#### [SOURCE DATA]
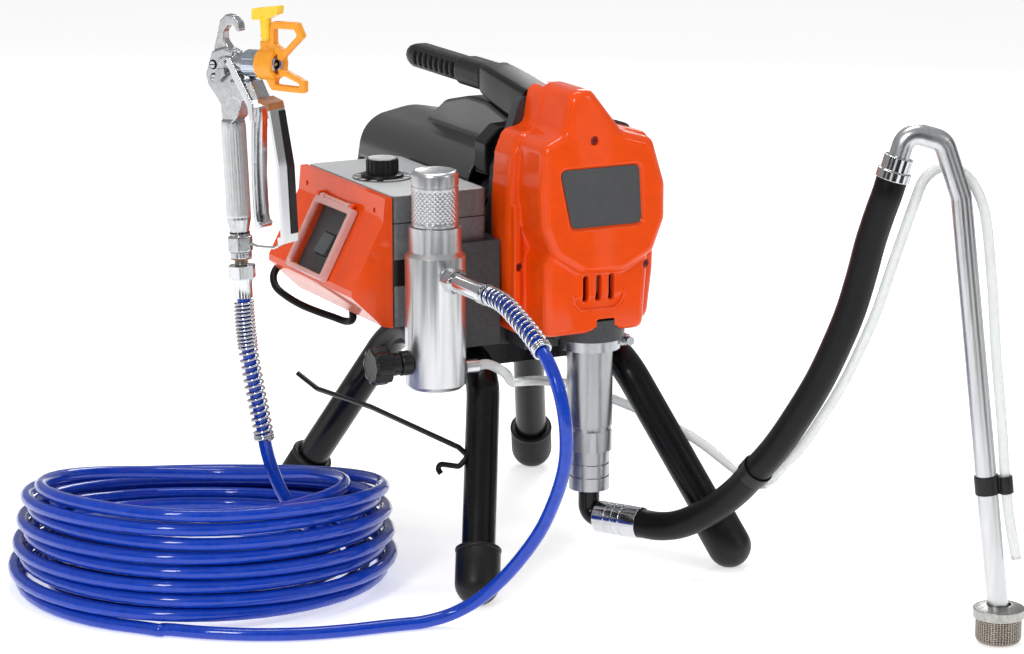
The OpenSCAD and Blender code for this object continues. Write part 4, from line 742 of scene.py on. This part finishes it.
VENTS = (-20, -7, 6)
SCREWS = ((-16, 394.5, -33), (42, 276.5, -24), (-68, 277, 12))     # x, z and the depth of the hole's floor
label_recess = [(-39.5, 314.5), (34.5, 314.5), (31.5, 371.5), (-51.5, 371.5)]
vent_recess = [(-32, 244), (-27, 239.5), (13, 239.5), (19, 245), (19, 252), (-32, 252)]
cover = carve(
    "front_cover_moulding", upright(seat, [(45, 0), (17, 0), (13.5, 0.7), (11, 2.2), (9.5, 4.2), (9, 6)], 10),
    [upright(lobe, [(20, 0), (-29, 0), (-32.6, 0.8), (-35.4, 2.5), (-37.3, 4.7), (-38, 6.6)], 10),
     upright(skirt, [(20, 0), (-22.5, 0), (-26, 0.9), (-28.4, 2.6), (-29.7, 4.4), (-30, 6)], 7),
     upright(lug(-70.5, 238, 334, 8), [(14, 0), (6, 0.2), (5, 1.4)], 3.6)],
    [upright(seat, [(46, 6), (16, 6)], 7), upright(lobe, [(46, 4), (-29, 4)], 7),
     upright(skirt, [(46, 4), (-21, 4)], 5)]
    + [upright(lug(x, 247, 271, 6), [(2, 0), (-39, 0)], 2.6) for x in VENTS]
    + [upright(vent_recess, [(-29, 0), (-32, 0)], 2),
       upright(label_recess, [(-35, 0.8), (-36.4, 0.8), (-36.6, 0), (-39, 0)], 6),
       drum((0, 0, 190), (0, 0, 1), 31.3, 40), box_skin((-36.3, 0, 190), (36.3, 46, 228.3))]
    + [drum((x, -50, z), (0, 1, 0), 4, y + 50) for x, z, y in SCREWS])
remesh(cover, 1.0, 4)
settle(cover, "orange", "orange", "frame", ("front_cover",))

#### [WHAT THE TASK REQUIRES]
Return the whole listing exactly.

#### [WRITTEN RESPONSE]
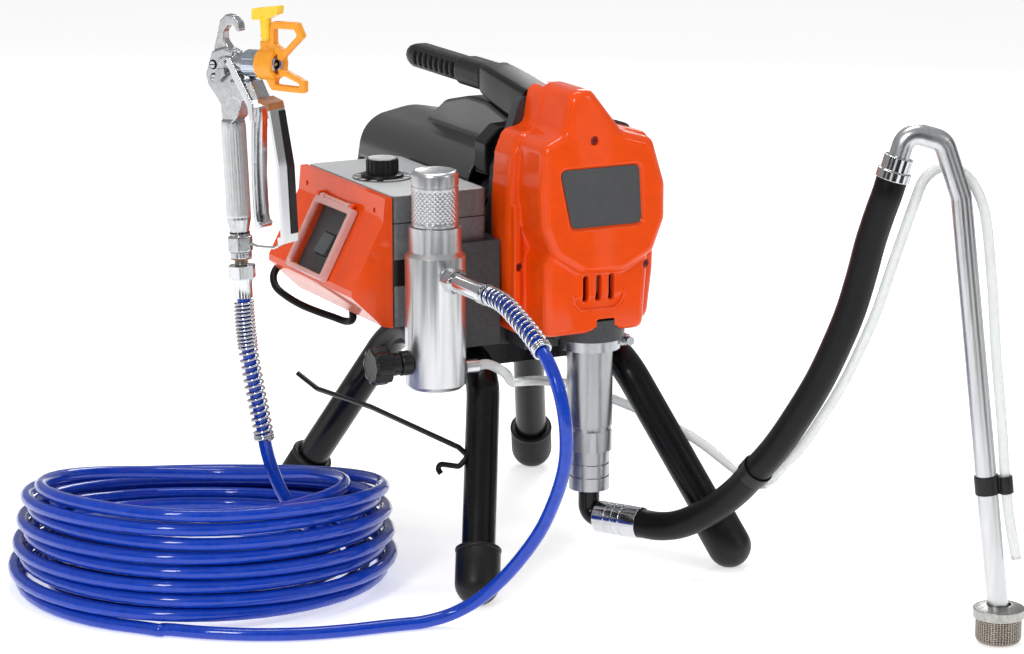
The OpenSCAD and Blender code for this object continues. Write part 4, from line 742 of scene.py on. This part finishes it.
VENTS = (-20, -7, 6)
SCREWS = ((-16, 394.5, -33), (42, 276.5, -24), (-68, 277, 12))     # x, z and the depth of the hole's floor
label_recess = [(-39.5, 314.5), (34.5, 314.5), (31.5, 371.5), (-51.5, 371.5)]
vent_recess = [(-32, 244), (-27, 239.5), (13, 239.5), (19, 245), (19, 252), (-32, 252)]
cover = carve(
    "front_cover_moulding", upright(seat, [(45, 0), (17, 0), (13.5, 0.7), (11, 2.2), (9.5, 4.2), (9, 6)], 10),
    [upright(lobe, [(20, 0), (-29, 0), (-32.6, 0.8), (-35.4, 2.5), (-37.3, 4.7), (-38, 6.6)], 10),
     upright(skirt, [(20, 0), (-22.5, 0), (-26, 0.9), (-28.4, 2.6), (-29.7, 4.4), (-30, 6)], 7),
     upright(lug(-70.5, 238, 334, 8), [(14, 0), (6, 0.2), (5, 1.4)], 3.6)],
    [upright(seat, [(46, 6), (16, 6)], 7), upright(lobe, [(46, 4), (-29, 4)], 7),
     upright(skirt, [(46, 4), (-21, 4)], 5)]
    + [upright(lug(x, 247, 271, 6), [(2, 0), (-39, 0)], 2.6) for x in VENTS]
    + [upright(vent_recess, [(-29, 0), (-32, 0)], 2),
       upright(label_recess, [(-35, 0.8), (-36.4, 0.8), (-36.6, 0), (-39, 0)], 6),
       drum((0, 0, 190), (0, 0, 1), 31.3, 40), box_skin((-36.3, 0, 190), (36.3, 46, 228.3))]
    + [drum((x, -50, z), (0, 1, 0), 4, y + 50) for x, z, y in SCREWS])
remesh(cover, 1.0, 4)
settle(cover, "orange", "orange", "frame", ("front_cover",))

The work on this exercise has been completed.